Referência e juízo em Kant
Resumo
Neste trabalho discuto a conexão entre os dois principais conceitos da filosofia teórica de Kant: intuições e juízos. Enquanto o primeiro é definido ora como representação singular ora como representação imediata, o segundo é apresentado como uma representação mediata, ou seja, uma representação que se refere a objetos apenas mediante outras representações. Nestes termos, o máximo que podemos afirmar é que juízos se conectam a intuições na medida em que se referem a objetos imediatamente referidos por intuições.
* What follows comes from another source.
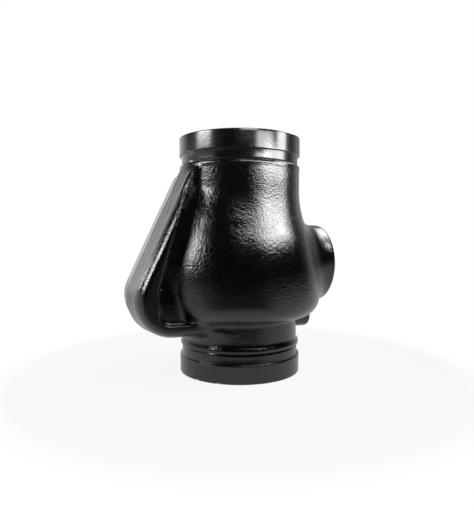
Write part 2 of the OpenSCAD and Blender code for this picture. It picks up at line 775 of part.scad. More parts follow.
// The split pin: a straight shank through the stem, a loop at one end and spread legs at the other
module split_pin() {
    wire_r = split_d / 2 - set_fit;
    loop_r = 2 * wire_r;
    half = split_len / 2;
    color([0.75, 0.75, 0.77]) swung() translate([0, 0, split_z]) {
        y_cylinder(split_d / 2, -half, half);
        translate([0, -half - loop_r, 0]) rotate([0, 90, 0]) rotate_extrude() translate([loop_r, 0])
            circle(r = wire_r, $fn = 24);
        for (side = [-1, 1]) {
            translate([0, half, 0]) rotate([side * split_spread, 0, 0]) y_cylinder(wire_r, 0, split_leg_len);
        }
    }
}

body();
seat_ring();
seat_o_ring();
hinge_pin();
thrust_washer_near();
thrust_washer_far();
hinge_pin_plug();
pin_plug_gasket();
supply_port_plug();
gauge_port_plug();
clapper_arm();
arm_bushing_near();
arm_bushing_far();
clapper_disc();
clapper_facing();
facing_retainer();
retainer_screws();
stem_washer();
stem_nut();
split_pin();
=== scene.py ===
import math

import bpy
import numpy as np
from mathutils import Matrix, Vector


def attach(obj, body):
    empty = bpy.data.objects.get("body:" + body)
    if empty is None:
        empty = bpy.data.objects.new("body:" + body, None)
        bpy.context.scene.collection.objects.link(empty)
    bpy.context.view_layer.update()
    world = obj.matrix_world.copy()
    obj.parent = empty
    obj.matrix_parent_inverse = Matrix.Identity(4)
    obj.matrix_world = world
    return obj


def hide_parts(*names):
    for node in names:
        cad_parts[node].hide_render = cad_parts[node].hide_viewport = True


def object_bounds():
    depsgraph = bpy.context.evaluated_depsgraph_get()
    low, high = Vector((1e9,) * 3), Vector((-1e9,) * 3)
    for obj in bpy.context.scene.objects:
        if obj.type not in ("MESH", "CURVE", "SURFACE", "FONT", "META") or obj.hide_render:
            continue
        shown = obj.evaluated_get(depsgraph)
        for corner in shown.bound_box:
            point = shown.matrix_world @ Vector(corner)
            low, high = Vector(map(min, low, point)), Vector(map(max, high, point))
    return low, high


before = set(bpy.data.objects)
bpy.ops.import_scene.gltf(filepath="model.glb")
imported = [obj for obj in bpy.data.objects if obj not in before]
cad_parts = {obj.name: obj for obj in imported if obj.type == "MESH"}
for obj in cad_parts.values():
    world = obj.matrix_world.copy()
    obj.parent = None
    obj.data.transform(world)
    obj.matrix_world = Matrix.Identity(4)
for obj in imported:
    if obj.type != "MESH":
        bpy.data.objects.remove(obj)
cad_low, cad_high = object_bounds()

MM = 0.001
# Angle of the camera's direction from the object's +Y axis, about Z
TURN = math.radians(22.0)

# Sizes in millimetres. The overall ones are read from the frame's box. Those called fitted follow the photo
# more closely than the part's source does. What is named EDGE or FILLET, and the cast skin, are the scene's
# alone. The others are the source's own, or follow from those.
HEIGHT, BELL_R, OUTLET_X = (round(reach / MM, 1) for reach in (cad_high.z, cad_high.y, cad_high.x))

# Pipe ends, and the planes where the casting meets the turned ends
COLLAR, GROOVE = 16.5, 9.5
PIPE_R, GROOVE_R, BORE_R = 57.15, 55.05, 48.5
LOW_CUT, HIGH_CUT = COLLAR + GROOVE, HEIGHT - COLLAR - GROOVE

# Bell and necks, with the belly, the sweep, the upper neck and the lower neck's fillet fitted
WALL = 7.0
BELL_Z, BELL_LOW_R, LOW_NECK_R = 72.0, 20.0, 54.5
BELLY_R, SWEEP_R, NECK_R, NECK_Z = 160.0, 102.42, 56.8, 172.0
BELL_FLOOR = BELL_Z - BELL_LOW_R
INNER_FLOOR = BELL_FLOOR + WALL
NECK_FILLET_R = 3.5
SHOULDER_H = 3.0

# Outlines as (radius, height), fitted: the bead above the lower groove, the shoulder below the upper one
BEAD = [(56.55, 28.8), (56.35, 29.8), (55.9, 30.6), (55.3, 31.2), (54.9, 31.9),
        (LOW_NECK_R + 0.1, 33), (LOW_NECK_R, 34.4)]
SHOULDER = [(NECK_R, 188.6), (PIPE_R - 0.2, 189.9), (PIPE_R, 190.4)]
# Heights where the casting's outline starts and ends, past the planes that trim it
LOW_END, HIGH_END = 20, 200

# Hood, short of the frame's box by the height of the cast skin, with its floor, corner and crown fitted
HOOD_REACH = round(-cad_low.x / MM - 0.1, 1)
HOOD_FLOOR, HOOD_CORNER_R, CROWN = 38.1, 35.2, 1.9
HOOD_TOP, HOOD_TOP_R, HOOD_ROOT_X = 189.0, 12.0, -30
HOOD_SLOPE = math.radians(25.2)
HOOD_HALF, FACE_HALF, EDGE_H = 40.0, 22.0, 7.5

# Recess behind the rim of each flank, and the web between the two recesses
RIM_X, RIM_Z, RIM_KNEE, RIM_CORNER_R, RECESS_END_X = -87.0, 52.4, 84.0, 11.0, 1
RIM_LEAN = math.radians(15.6)
WEB, WEB_TOP, WEB_BEND, WEB_BEND_H = 34.0, 28.0, 70.0, 22.0
RECESS_FILLET, RIM_EDGE = 3, 1.2

# Leaning chamber that the clapper swings into
CHAMBER_R, CHAMBER_X, CHAMBER_Z, CHAMBER_EDGE = 52.0, -28.5, 88.0, 4
CHAMBER_LEAN = math.radians(17.3)

# Fillets of the chamber and the hood, and what the hood's gains beside the chamber and under its floor
CHAMBER_FILLET, HOOD_FILLET, HOOD_GAIN_BESIDE, HOOD_GAIN_UNDER = 12, 5, 9, 6
# Where these fade, and over what length: toward the outlet, up the neck, above the hinge, below the bell
CHAMBER_END_X, CHAMBER_FADE, NECK_FADE = 20, 40, 30
BESIDE_Z, BESIDE_FADE, BESIDE_TOP_FADE, UNDER_FADE = 78, 24, 20, 8

# Drain outlet, with a lip about its bore inside the casting, and the supply and gauge ports
OUTLET_Z, OUTLET_R, OUTLET_BORE_R, OUTLET_EDGE, OUTLET_FILLET = 101.3, 37.5, 28.9, 2.2, 15
OUTLET_BORE_START, THREAD_ROOM = 48, 1.2
LIP_START, LIP_BEHIND_FACE, LIP_W = 65, 2, 3.5
SUPPLY_X, SUPPLY_Z, SUPPLY_R, SUPPLY_BORE_R, SUPPLY_EDGE = 72.5, 48.5, 12.0, 7.2, 2.5
GAUGE_Y, GAUGE_Z, GAUGE_R, GAUGE_BORE_R, GAUGE_EDGE = BELL_R, 122.0, 10.5, 5.6, 2
BOSS_START, BOSS_FILLET, INNER_FILLET = 20, 3, 2
BORE_EDGE, INNER_EDGE, END_EDGE = 0.8, 1, 0.6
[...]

A partir do Bounds of Sense de Strawson, surge uma interpretação precisa da conexão entre intuições e juízos, segundo a qual a noção kantiana de intuição passa a ser compreendida como o correlato epistêmico da função subsentencial desempenhada pelas expressões dêiticas como termos singulares em proposições atômicas. Essa interpretação possibilitou uma reconstrução sistemática da filosofia teórica de Kant a partir de teses semânticas e epistemológicas bem conhecidas, dentre as mais importantes seriam: uma forma elementar de verificacionismo e uma forma de fundacionismo epistêmico. Neste trabalho, defenderei as seguintes teses. Em primeiro lugar, tentarei mostrar que intuições não podem ser entendidas como o correlato epistêmico dos termos singulares. Proponho interpretá-las como uma forma prélingüística de consciências através da qual objetos são discriminados no espaço e no tempo. Buscarei assinalar que não há base textual tampouco para a interpretação de Strawson do juízo singular em Kant como uma proposição semanticamente atômica. Uma vez que concebe todo juízo categórico (inclusive os singulares) como uma relação entre conceitos, ambos desempenhando uma função predicativa no juízo, sugiro a seguinte interpretação: o juízo categórico será verdadeiro quando as notas características do conceito predicado se aplicarem àquelas mesmas entidades, discriminadas pré-lingüisticamente pelas intuições, às quais as notas características do conceito sujeito também se aplicam.
Abstract
This paper discusses the connection between the two main concepts of Kant's theoretical philosophy: intuition and judgement. While the first is defined either as a singular representation or as an immediate representation, the second is presented as a mediate representation, viz, as representation that refers to an object only by means of other representations. In these terms, the best we can say is that a judgement connects itself to intuitions sofar as it refers mediately to an object immediatly referred by an intuition. Since Strawson's Bounds of Sense a precise picture of the connection between intuitions and judgements has emerged, according to which Kant's concept of intuition should be understood as the epistemic correlate of the subsentencial function played by indexicals as singular terms in atomic sentences. This impressive picture gives birth to a sistematic interpretation of Kant's philosophy in terms of well-known semantical and epistemological thesis, the most important of them being both a form of verificationismus and a fundacionalist conception of epistemic justification. In this paper, I'll argue for the following thesis. First of all, I'll try to show that intuitions cannot be understood as the epistemic correlate of the subsentencial function in an atomic sentence played by indexicals. I propose that they should be construed as a prelinguistic form of awareness through wich objets are discriminated in space and time. However, there is also no textual basis for Strawson's interpretation of Kant's singular judgement as the atomic sentence either. Since Kant considers that every categorical judgement (including the singular one) expresses a connection between concepts, both playing a predicative role in judgement, I suggest the following interpretation: categorical judgement is true whenever the notes of the concept of the predicate are true of the very same objects, discriminated prelinguistically through intuitions, of which the notes of the concept of the subject are also true.